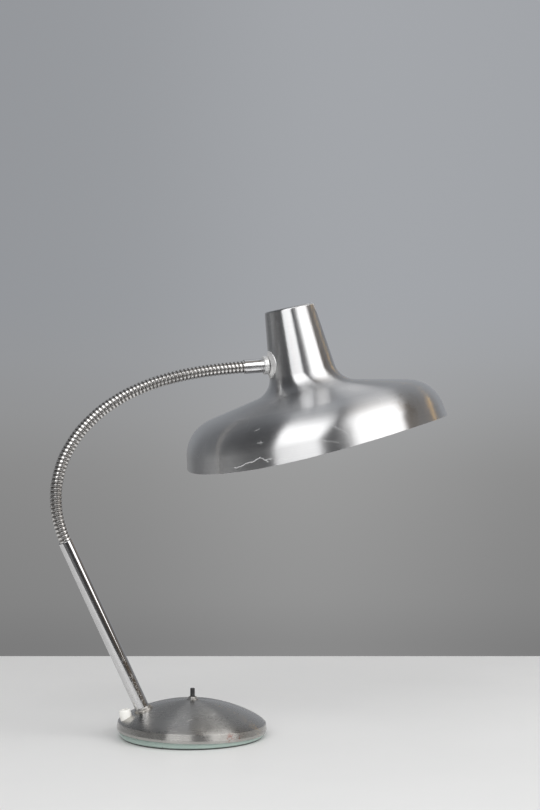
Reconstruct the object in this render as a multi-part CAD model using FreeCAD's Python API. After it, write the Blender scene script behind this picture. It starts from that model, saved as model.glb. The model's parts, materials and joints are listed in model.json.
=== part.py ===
import FreeCAD, Part
import math
import os

from FreeCAD import Placement, Rotation, Vector

# Gooseneck desk lamp, sizes in millimetres.
# The origin is the middle of the foot on the table, +Z is up and the lamp reaches out along +X.
# The stem, the neck and the shade lie in the XZ plane.

# Clearances
slide_fit = 0.05
seat_gap = 0.1

# Base: felt, a cast weight whose lip shows, and a domed cover over it
cover_radius = 90.8
cover_wall = 0.9
cover_height = 37.1
cover_crown_bow = 172.0
cover_edge_bow = 45.0
cover_shoulder_step = 11.5
weight_lip_step = 3.3
weight_lip_height = 6.1
weight_edge_round = 2.4
weight_block_height = 6.0
felt_step = 3.0
felt_thickness = 1.5

# Stem, which leans away from the shade, and what clamps it to the base
stem_edge_distance = 30.3
stem_lean_deg = 24.7
stem_radius = 8.7
stem_wall = 1.2
stem_length = 218.0
stem_seat = 3.0
foot_collar_radius = 12.0
foot_collar_height = 7.0
foot_collar_hollow = 1.5
foot_collar_hollow_step = 0.9
foot_plug_length = 14.0
foot_clamp_depth = 13.0
foot_nut_across = 17.0
foot_nut_height = 5.0
foot_washer_radius = 11.0
foot_washer_thickness = 1.6
foot_washer_room = 1.0
foot_boss_wall = 3.0
foot_nipple_drop = 2.0
foot_nipple_tail = 1.0

# Threaded nipples that hold the stem, the shade and the lampholder
nipple_radius = 5.0
nipple_bore = 3.4

# Push switch at the crown of the base
button_radius = 2.9
button_height = 10.2
button_edge_round = 0.7
switch_bush_wall = 0.9
switch_bush_drop = 0.5
switch_nut_radius = 6.6
switch_nut_waist_radius = 5.2
switch_nut_top_radius = 4.5
switch_nut_height = 3.2
switch_flange_height = 0.8
switch_body_radius = 11.0
switch_body_height = 17.0
switch_body_wall = 1.6
switch_well_room = 3.0
plunger_foot_radius = 4.4
plunger_foot_height = 2.0
plunger_room = 0.6
spring_radius = 2.6
spring_wall = 0.7
terminal_radius = 1.6
terminal_length = 4.0
terminal_head_step = 0.9
terminal_head_height = 1.4
terminal_spread = 6.5

# Cord bush at the back of the base, just beyond the stem
gland_distance = 2.1
gland_lean_deg = 12.0
gland_radius = 6.4
gland_height = 15.5
gland_edge_round = 0.9
gland_bore = 3.6
gland_shank_radius = 4.9
gland_shank_tail = 0.5
gland_nut_radius = 8.0
gland_nut_depth = 7.6
gland_nut_room = 1.5

# Gooseneck: a wire wound over a liner, in links that bend at hinges
neck_length = 371.0
neck_joints = 10
turns_per_link = 8.25
neck_radius = 7.5
wire_radius = 1.35
wire_sides = 4
wire_end_gap = 0.3
liner_gap = 0.45
liner_wall = 1.35
liner_end_gap = 0.65
socket_length = 16.0
# Bend of the neck at rest: a share of its length, and degrees of bend for a whole length
neck_bends = ((0.0, 107.2), (0.2, 195.1), (0.45, 128.0), (0.7, 75.7), (1.0, 9.9))

# Ferrule and swivel between neck and shade
ferrule_wall = 1.1
ferrule_length = 22.0
ferrule_overlap = 2.0
ferrule_plug_length = 8.0
collar_radius = 11.4
collar_length = 6.0
collar_edge_round = 1.2
collar_spigot_length = 5.0
swivel_head_step = 1.6
swivel_head_length = 2.0
swivel_nut_across = 17.0
swivel_nut_height = 4.0
swivel_tail = 2.0
saddle_radius = 17.5
saddle_thickness = 2.6
saddle_face_step = 1.2
saddle_flare_deg = 49.2
inner_saddle_radius = 14.0
inner_saddle_thickness = 1.2

# Shade: corners of its outline before they are rounded, heights above the rim
shade_wall = 1.0
shade_rim_radius = 164.1
shade_flare = 7.9
shade_shoulder_height = 47.4
shade_neck_radius = 43.6
shade_neck_foot_height = 71.6
shade_top_radius = 30.8
shade_height = 171.2
shoulder_round = 46.0
neck_round = 28.0
top_round = 3.0
swivel_height = 107.0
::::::
:: Challenge ::
Copy each line in the data that holds the word "FreeCAD".

:: Expected answer ::
Reconstruct the object in this render as a multi-part CAD model using FreeCAD's Python API. After it, write the Blender scene script behind this picture. It starts from that model, saved as model.glb. The model's parts, materials and joints are listed in model.json.
import FreeCAD, Part
from FreeCAD import Placement, Rotation, Vector